The mall is also accessible via public transport via the Bandar Utama station that is served by the MRT Kajang Line and LRT Shah Alam Line. or via buses from Rapid KL and PJ City Bus bus services at the Bandar Utama bus hub.

==Incidents==
===Fires===
There were two fires that broke out in the mall. The first fire was on February 25, 2013, which started in a storage facility in the children's playground equipment store which caused the whole building to experience a power outage. The second fire occurred on July 11, 2014, when the fire broke out from the kitchen of one of the food court. Both fires were minor, and no casualties were reported.

===Crime===
In response to the abduction of Canny Ong in a shopping center in Bangsar which led to her death on June 13, 2003, many shopping malls in Klang Valley strengthened their security in order to protect their customers, including One Utama shopping mall where the management deployed additional policemen, guard dogs and security guards to patrol the mall. Despite this, there were several false alarms when some customers reported to police that their cars were stolen, when in fact the customers forgot where they had parked their cars. During Chinese New Year in 2014, a burglar stole jewellery worth RM10 million in one of the jewellery shops.

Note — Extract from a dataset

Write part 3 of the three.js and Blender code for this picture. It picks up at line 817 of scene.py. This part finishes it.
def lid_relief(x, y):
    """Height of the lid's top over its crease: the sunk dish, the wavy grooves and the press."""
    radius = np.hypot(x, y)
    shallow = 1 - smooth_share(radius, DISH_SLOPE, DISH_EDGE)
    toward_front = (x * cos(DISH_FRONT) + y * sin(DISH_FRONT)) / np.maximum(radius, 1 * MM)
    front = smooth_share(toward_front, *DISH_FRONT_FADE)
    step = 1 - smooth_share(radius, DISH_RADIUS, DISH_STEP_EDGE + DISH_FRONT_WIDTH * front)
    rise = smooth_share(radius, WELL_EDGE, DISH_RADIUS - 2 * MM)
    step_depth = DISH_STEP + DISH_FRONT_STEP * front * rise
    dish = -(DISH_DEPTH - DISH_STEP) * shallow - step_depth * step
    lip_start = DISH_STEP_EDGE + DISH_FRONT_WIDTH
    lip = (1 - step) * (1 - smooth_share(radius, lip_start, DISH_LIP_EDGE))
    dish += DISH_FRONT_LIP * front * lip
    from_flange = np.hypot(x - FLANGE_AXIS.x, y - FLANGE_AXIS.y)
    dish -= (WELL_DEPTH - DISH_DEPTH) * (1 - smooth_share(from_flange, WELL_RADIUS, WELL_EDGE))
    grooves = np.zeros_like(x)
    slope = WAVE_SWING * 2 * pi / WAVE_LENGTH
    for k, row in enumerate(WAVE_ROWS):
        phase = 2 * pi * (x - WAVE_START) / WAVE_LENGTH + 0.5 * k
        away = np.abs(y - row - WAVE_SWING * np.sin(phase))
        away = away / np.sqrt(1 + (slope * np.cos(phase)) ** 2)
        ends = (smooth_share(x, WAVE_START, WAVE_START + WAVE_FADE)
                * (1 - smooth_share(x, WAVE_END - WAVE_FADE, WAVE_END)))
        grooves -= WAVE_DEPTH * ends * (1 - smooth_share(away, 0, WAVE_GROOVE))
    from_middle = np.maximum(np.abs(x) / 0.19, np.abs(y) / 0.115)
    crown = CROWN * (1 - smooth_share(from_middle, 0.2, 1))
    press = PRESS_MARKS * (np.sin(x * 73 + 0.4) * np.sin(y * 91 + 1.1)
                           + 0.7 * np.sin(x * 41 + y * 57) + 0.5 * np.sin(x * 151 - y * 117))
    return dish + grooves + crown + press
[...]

The heist was planned by a Latin American gang in advance before executing the burglary, which included hiding inside the mall as it closed, cutting off electricity, disabling the burglar alarm system, stealing CCTV recording units and melting safe doors using an oxy acetylene torch.

=== Suicide ===
A woman fell to her death from the 4th floor at the new wing on 19 May 2021. The incident happened at 1 pm. The mall emergency response team quickly handled the situation before handing it over to the police. The management of One Utama has confirmed that the police will be investigating the matter further.